The "Digital Gold" Narrative Lies in Ruins
For years, cryptocurrency advocates promoted Bitcoin as "digital gold"—a safe haven asset that would protect wealth during periods of economic uncertainty. The events of 2025 and early 2026 have demolished that thesis so thoroughly that even the most committed believers are struggling to maintain conviction.
Consider the divergence: since February 2025, gold has surged approximately 70%, recently touching $5,600 per ounce before pulling back. Over that same period, Bitcoin has plunged 32%. In 2026 alone, gold is up more than 14% while Bitcoin is down more than 20%. The two assets have moved in almost perfectly opposite directions, suggesting that when investors truly seek safety, they reach for the metal that has served that purpose for millennia—not the digital token that was supposed to replace it.

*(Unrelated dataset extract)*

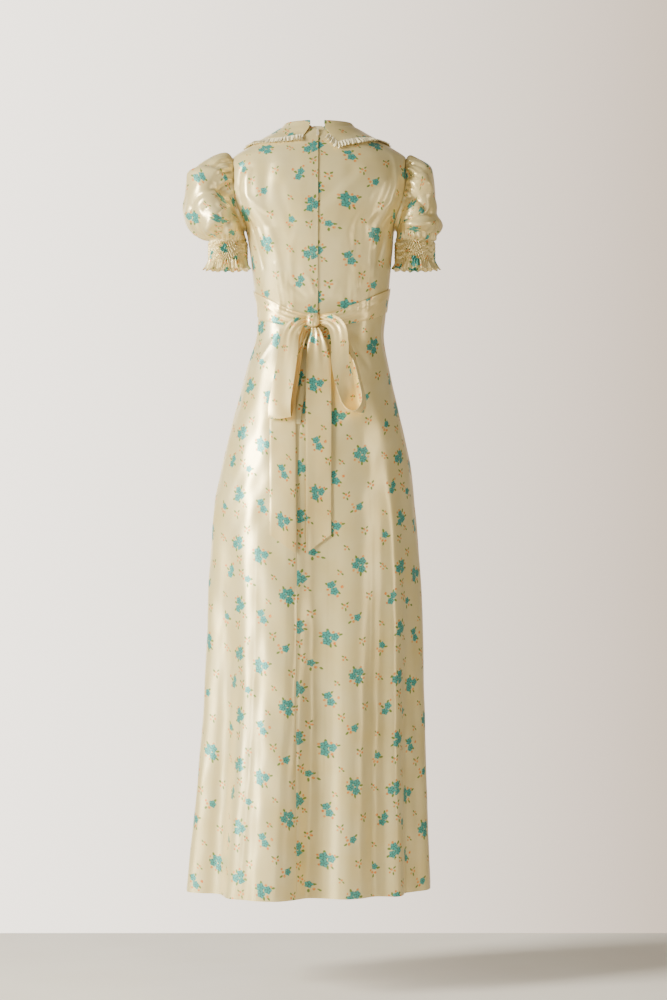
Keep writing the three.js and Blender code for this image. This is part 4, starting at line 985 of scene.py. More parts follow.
def make_skirt():
    def centre(side):
        return lambda z: seam_angle(z) + side * back_gap(z) / BODY["half"](z)

    def side_seam(side, back):
        lean = (-1 if back else 1) * SEAM_GAP / 2
        return lambda z: side * (np.pi / 2 + lean / BODY["front"](z))

    for side, name in ((1, "left"), (-1, "right")):
        grid = skirt_grid(centre(side), side_seam(side, True), SKIRT_COLUMNS["back"])
        flat_uv(grid, side > 0, PRINT_ANCHORS["skirt"][side])
        remember_edge(grid, side)
        if side < 0:
            draw_print_in(grid)
        sink_at_seams(grid, rows=(0,), cols=(0, -1))
        panel = cloth_object(f"back_skirt_{name}", [grid], SATIN)
        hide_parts(f"skirt_back_{name}")
    far_side = side_seam(-1, False)
    grid = skirt_grid(side_seam(1, False), lambda z: 2 * np.pi + far_side(z), SKIRT_COLUMNS["front"])
    sink_at_seams(flat_uv(grid), rows=(0,), cols=(0, -1))
    panel = cloth_object("front_skirt", [grid], SATIN)
    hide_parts("skirt_front")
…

What Broke the Bitcoin Bull Market?
The factors driving Bitcoin's collapse are multiple and reinforcing. Stifel's analysis highlighted several structural headwinds that have converged simultaneously:
- Tighter Federal Reserve policy: While the Fed cut rates three times in 2025, monetary conditions remain restrictive by historical standards, and the pace of easing has slowed dramatically
- Regulatory stagnation: Despite the SEC's "Innovation Exemption" framework, meaningful crypto regulation remains elusive, creating uncertainty that institutional investors find intolerable
- ETF outflows: Spot Bitcoin ETFs, which were hailed as transformative when they launched in 2024, have experienced sustained outflows as institutional investors reduce exposure to risk assets
- Dollar strength: The US dollar's persistent strength near two-year highs has been a headwind for all alternative assets, with Bitcoin proving especially vulnerable
- Leverage unwinding: The crypto ecosystem's reliance on leverage amplifies every decline, as margin calls trigger forced selling that begets further margin calls
The Crypto Fear and Greed Index Screams Capitulation
The Crypto Fear and Greed Index plunged to 14 earlier this week—a reading in "Extreme Fear" territory that historically has coincided with market bottoms. However, contrarian signals are only useful if the fundamental conditions that created the fear eventually reverse, and there is little on the immediate horizon to suggest they will.
The Kevin Warsh Federal Reserve Chair nomination has added a new source of anxiety for crypto markets. Warsh is widely viewed as a monetary policy hawk who would prioritize inflation fighting over the kind of accommodative stance that has historically benefited speculative assets like Bitcoin.
The Liquidation Carnage
The human cost of Thursday's crash is measured in liquidation statistics. Over 204,000 traders had their leveraged positions forcibly closed within 24 hours, with total liquidations exceeding $950 million. Long positions—bets that Bitcoin would rise—accounted for the vast majority of the damage.
These liquidations represent real financial losses for real people, many of them retail traders who used leverage to amplify their exposure to what they believed was an inevitable path higher. The crypto ecosystem's culture of encouraging maximum leverage through offshore exchanges has created a system where downside moves are exponentially more destructive than they would be in a spot-only market.
Where Bitcoin Goes From Here
Technical analysts are divided on what comes next. Some point to the $55,700-$58,200 range as the next major support zone, representing the lows of previous consolidation periods. Others, including the Stifel team, see $38,000 as the ultimate destination if current trends persist.
The bull case, such as it exists, rests on the argument that extreme fear readings historically precede recoveries and that Bitcoin's halving cycle—the periodic reduction in new supply—provides a structural floor that has held through every previous bear market.
For investors holding Bitcoin, the decision framework is straightforward but uncomfortable: those with a multi-year time horizon and genuine conviction in the technology may view current prices as an opportunity. Those who bought based on momentum, FOMO, or the belief that prices only go up should carefully assess their risk tolerance and ability to withstand further drawdowns that could be substantial.
One thing is increasingly clear: the era of Bitcoin moving in a straight line higher is over, and the asset class has entered a period of genuine price discovery where the gap between narrative and reality will determine whether current levels represent a buying opportunity or the beginning of something much worse.